Vasquez develops a playful friendship with the Seven, particularly Faraday. He puts forth an amazing effort in the battle against Bogue, and shows great concern for his companions and those they are defending.

Josh Faraday (Chris Pratt) is the biggest tease when it comes to anyone’s color. But it is obvious that none of that means a lick to him when he gets down to business. His admiration for these other men’s skills is obvious, and he willingly fights alongside them to defend the townspeople. He sees that each of them carry their own scars, and he understands that because he carries his own.

This movie was about humans, of all colors and backgrounds, and the choices they made out of their human nature, for good or evil.

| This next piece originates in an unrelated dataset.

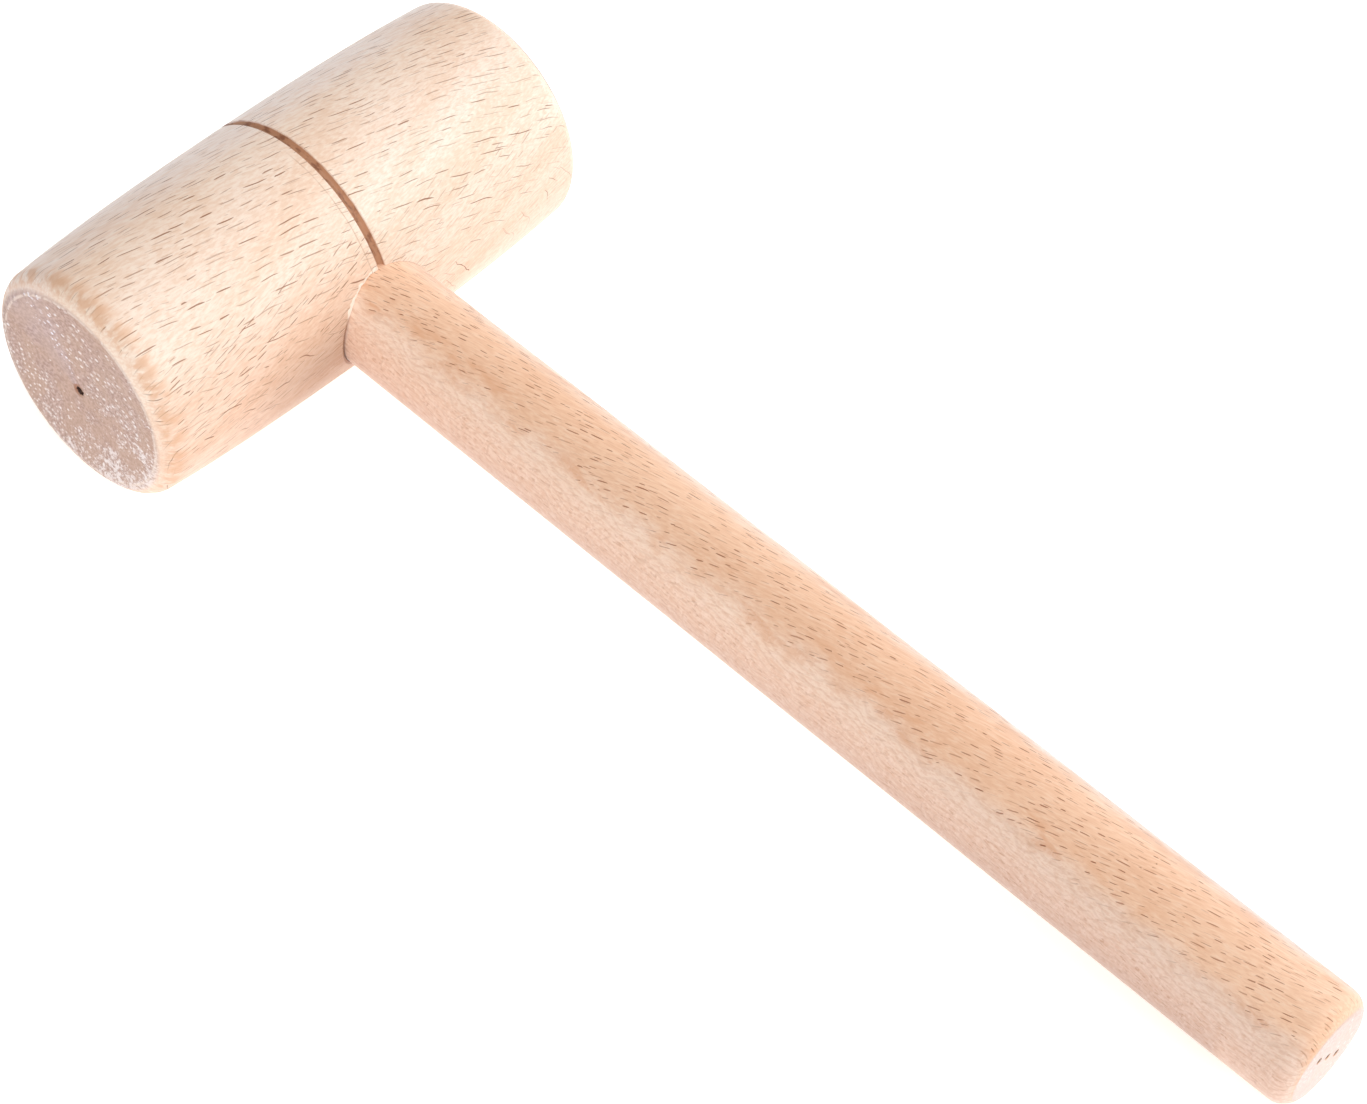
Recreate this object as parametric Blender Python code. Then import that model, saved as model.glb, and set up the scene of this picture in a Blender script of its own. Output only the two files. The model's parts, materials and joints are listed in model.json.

Bogue and his thugs acted out of greed, lust, evil, and a desire to prey upon the weak.

The Seven have made many wrong choices in their past. Each one is running from his own demons. But here and now, they are joined together in one purpose, to resist evil. They choose to walk out righteousness, protection, and to defend life. This movie wasn’t about the evil white man, or the evil black man, this is the about the evil manwho is opposed by other men who are choosing to stand up for good. In doing so they form a brotherhood born out of common purpose.

This is how it should be. This is the truth. Our battle is not between black and white, red and yellow, or any other color in between. Our battle is against evil, in any form or color.

Antoine Fuqua used his beautifully colorful cast to bring this point across. His characters were colorblind in both their grudges and their friendships. This perspective enabled them to unite. They were so powerful in fact, that seven men defeated a small army.

This is what can happen when we toss aside the false concept of race, and unite to fight the true battle that is against evil. We can all take a cue from the Seven.

The potential results from such a unity can only be thought of as magnificent.